Answer: He failed to show the same mercy to a fellow servant who owed him a very little compared to the mercy shown to him by his master to whom he owed a great deal.

Question: How does Jesus end this teaching on mercy and forgiveness? What is His warning?
Answer: The merciless servant is cast into "prison" and Jesus warns: So also my heavenly Father will do to every one of you, if you do not forgive your brother from your heart.
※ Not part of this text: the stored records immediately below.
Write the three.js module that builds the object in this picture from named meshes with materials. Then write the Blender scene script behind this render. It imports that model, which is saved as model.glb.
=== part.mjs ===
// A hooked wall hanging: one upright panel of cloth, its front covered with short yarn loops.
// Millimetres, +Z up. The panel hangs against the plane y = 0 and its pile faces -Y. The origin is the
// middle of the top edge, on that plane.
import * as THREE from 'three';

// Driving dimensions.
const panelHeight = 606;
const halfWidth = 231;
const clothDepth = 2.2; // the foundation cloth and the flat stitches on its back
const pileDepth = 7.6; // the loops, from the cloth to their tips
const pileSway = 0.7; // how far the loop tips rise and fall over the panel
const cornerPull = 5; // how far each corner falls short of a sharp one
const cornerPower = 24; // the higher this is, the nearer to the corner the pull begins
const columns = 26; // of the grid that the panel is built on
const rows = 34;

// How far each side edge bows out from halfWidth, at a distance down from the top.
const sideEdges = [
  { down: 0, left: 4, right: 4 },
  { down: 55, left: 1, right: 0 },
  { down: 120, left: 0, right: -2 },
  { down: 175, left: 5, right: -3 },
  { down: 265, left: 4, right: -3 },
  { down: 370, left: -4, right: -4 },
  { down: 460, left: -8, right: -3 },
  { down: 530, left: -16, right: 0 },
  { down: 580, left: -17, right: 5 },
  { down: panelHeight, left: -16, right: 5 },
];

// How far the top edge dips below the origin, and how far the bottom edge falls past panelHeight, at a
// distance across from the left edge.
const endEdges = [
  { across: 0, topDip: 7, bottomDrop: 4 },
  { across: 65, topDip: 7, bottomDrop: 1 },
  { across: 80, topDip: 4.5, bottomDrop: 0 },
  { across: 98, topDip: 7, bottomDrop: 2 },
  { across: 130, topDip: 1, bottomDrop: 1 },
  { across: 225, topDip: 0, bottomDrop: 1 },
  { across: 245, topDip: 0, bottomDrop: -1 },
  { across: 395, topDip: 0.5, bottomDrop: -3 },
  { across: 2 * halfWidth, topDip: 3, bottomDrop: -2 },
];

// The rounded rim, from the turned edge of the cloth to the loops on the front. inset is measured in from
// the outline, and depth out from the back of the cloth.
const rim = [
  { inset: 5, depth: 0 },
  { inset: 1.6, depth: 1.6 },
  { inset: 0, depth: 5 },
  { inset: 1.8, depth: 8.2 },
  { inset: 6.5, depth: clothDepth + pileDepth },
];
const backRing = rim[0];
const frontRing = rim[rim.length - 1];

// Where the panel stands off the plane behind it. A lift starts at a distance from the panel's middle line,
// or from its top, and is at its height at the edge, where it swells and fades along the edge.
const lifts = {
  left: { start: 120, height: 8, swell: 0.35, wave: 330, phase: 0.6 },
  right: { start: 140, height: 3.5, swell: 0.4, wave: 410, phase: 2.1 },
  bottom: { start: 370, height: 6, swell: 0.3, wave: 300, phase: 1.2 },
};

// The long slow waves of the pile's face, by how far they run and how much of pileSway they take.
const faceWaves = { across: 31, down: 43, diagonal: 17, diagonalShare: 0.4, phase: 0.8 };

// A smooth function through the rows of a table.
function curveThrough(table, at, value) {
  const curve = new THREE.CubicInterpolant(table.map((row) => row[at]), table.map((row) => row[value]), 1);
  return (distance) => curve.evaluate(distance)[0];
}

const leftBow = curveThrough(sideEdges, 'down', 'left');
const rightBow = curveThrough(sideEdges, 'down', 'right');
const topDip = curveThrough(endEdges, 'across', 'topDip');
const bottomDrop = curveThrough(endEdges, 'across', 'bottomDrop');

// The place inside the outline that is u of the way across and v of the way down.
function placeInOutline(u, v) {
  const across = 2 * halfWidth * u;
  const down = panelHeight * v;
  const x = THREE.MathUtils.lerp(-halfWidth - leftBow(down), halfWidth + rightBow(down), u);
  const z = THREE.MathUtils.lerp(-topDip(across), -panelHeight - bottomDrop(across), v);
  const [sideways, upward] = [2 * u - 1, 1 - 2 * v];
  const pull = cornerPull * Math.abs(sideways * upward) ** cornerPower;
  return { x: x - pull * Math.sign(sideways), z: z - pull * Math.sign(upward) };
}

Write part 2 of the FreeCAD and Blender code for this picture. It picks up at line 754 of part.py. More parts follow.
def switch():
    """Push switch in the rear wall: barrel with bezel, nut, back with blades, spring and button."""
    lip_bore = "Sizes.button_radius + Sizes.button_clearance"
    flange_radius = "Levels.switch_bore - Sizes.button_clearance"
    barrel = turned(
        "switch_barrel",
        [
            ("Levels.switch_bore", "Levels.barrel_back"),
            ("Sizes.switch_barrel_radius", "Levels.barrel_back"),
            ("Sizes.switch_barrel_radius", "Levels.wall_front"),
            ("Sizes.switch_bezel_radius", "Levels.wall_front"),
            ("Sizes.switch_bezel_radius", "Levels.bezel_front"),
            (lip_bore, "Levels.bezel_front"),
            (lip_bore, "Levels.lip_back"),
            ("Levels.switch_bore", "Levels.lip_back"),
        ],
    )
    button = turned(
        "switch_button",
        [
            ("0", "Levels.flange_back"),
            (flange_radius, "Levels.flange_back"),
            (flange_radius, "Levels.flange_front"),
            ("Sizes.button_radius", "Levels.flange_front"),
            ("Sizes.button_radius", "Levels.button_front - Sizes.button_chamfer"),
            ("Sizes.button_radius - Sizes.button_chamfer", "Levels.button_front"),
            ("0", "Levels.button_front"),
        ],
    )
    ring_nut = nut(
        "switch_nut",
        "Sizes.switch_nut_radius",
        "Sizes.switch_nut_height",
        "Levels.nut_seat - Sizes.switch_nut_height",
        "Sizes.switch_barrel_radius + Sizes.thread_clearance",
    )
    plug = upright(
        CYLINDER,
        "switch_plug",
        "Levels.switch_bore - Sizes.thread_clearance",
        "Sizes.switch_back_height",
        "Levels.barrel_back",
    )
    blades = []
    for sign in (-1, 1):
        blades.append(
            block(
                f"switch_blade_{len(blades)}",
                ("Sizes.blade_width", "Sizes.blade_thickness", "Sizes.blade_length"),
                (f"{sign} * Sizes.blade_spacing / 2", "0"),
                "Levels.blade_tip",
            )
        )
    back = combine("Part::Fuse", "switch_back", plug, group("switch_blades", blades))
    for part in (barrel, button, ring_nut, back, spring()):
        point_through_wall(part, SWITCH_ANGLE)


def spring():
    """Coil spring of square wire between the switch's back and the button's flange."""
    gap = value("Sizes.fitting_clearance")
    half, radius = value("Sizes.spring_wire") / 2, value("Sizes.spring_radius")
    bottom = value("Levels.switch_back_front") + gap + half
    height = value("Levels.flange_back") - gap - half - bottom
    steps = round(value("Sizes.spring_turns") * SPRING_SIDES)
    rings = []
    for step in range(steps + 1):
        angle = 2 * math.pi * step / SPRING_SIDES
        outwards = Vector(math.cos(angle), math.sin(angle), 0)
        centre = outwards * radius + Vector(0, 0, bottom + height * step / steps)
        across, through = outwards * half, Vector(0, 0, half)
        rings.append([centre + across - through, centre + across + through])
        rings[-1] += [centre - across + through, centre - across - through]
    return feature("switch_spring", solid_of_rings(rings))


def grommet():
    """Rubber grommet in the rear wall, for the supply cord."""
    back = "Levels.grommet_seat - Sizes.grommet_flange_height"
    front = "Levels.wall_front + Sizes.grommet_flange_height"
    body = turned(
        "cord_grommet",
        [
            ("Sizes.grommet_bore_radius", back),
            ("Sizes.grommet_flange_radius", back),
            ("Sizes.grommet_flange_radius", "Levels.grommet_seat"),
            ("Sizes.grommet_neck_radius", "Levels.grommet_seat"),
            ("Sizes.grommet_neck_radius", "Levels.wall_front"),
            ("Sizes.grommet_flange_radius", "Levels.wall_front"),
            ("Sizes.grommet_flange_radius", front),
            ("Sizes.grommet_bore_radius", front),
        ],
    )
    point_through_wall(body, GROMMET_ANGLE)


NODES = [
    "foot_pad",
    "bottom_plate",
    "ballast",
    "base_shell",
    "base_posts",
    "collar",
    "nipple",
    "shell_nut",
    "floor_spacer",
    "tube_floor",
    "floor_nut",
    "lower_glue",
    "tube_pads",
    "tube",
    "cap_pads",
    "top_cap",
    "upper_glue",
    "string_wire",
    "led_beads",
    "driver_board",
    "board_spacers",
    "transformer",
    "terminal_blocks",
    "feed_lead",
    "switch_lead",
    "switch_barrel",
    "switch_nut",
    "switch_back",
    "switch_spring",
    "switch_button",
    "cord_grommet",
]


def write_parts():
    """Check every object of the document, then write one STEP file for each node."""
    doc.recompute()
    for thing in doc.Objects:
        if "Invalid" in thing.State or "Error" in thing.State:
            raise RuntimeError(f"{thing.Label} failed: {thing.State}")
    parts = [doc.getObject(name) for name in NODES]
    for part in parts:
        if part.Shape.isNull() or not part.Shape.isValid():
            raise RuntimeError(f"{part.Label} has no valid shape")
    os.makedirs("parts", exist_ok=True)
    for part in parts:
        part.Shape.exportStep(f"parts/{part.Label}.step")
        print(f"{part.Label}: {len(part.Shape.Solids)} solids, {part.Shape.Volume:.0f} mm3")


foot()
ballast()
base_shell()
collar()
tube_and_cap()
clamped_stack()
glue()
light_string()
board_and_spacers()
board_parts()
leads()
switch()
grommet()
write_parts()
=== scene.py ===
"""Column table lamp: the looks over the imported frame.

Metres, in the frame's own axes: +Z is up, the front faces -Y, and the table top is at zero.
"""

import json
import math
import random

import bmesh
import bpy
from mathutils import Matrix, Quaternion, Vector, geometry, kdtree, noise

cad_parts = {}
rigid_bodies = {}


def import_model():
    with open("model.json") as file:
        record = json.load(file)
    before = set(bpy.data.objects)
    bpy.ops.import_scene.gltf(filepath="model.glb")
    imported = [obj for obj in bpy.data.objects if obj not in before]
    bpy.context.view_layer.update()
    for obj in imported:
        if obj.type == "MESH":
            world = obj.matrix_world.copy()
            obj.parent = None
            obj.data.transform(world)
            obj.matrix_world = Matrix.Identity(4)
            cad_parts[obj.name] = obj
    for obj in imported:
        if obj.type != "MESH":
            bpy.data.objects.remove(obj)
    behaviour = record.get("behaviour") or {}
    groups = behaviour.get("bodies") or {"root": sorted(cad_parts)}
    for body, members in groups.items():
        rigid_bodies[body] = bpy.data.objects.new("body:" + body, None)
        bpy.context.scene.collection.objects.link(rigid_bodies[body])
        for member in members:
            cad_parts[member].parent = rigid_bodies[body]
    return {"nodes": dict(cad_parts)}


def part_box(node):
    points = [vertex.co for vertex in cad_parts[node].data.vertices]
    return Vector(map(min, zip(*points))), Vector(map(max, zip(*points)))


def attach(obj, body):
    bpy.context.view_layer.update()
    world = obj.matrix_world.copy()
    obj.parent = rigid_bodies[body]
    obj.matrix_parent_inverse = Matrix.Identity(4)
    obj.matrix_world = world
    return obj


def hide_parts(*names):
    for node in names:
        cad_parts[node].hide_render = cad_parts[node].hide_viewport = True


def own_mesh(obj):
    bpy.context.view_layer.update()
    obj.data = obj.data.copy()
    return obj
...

Don't misunderstand this parable; God's forgiveness is unconditional. Jesus paid the price for our sins on the Cross once and for all, but the sin of our unforgiveness to others can separate us from God's forgiveness. God in His mercy has forgiven us so much more than we could ever repay. Our sin in refusing to forgive our brother or sister in the family of Adam can become an impediment to the mercy and forgiveness God has made possible to us through the sacrifice of His Son. Our refusal to forgive blocks our reception of His mercy and forgiveness. God's forgiveness doesn't enter us unless through Christ we become channels of mercy and forgiveness. St Paul, who knew first hand the depth of God's forgiveness, wrote: And be kind to one another, compassionate, forgiving one another as God has forgiven you in Christ (Ephesians 4:32). Even when it is hard to forgive for our own sake, we are still called to the unity of forgiveness that is in Jesus Christ for His love and forgiveness is "the love that loves to the end": ...Jesus knew that his hour had come to pass from this world to the Father. He loved his own in the world and he loved them to the end" (John 13:1).

Question: How far are we required to go in our mercy and forgiveness? Must we forgive our greatest enemy?
Answer: When we forgive those who have hurt us deeply we cooperate in God's grace. Forgiving others allows us to see how Christ could forgive those who lied at His trial and nailed Him to the Cross "which includes all of us for we are all culpable in His death through our own sin. When we are filled with Christ's righteousness we look upon the face of our enemy and see the face of the Christ who loved and forgave. Love is stronger than sin. The sin of unforgiveness binds and wounds the soul so much more deeply than the barbs of your enemy. Forgive your enemy, set your soul free and feel the power of God's grace working in you! See CCC # 2844

Because you are God's chosen ones, holy and beloved, clothe yourselves with heartfelt mercy, with kindness, humility, meekness and patience. Bear with one another; forgive whatever grievances you have against one another. Forgive as the Lord has forgiven you. Colossians 3:12-13

The fifth step on the road to salvation and the fifth promise:

Blessed are the merciful: when we show our mercy and forgiveness à we will be
given mercy and forgiveness through Jesus' perfect Sacrifice on the Cross

Questions for group discussion:

Question: What are the corporal works of mercy outlined in the New Testament and in the Catechism? How do you fulfill these works of compassion? See Matthew 6:2-4; 25:31-46; James 2:15-16; 1 John 3:17; and the CCC #2447.

Question: How do you fulfill these works of compassion? See Matthew 6:2-4; 25:31-46; James 2:15-16; 1 John 3:17; and the CCC #2447.

Question: As defined by the Church, charity is love in action in the application of showing God's love to others in need. Mercy is one of the "fruits of charity. What are the other "fruits" of charity? See CCC# 1829.

Question: What special "freedom" does the Church teach that a life animated by charity gives the Christian? See CCC# 1828.

Question: Why is one of the Virgin Mary's titles "the Mother of Mercy?" What special prayer do we address to her in her role as the Mother of Mercy? Hint: it is probably the first prayer you ever learned and the last one you will pray at the end of your life. See CCC# 2677.

Question: Are works of mercy necessary for our salvation? See CCC# 1473; 2447.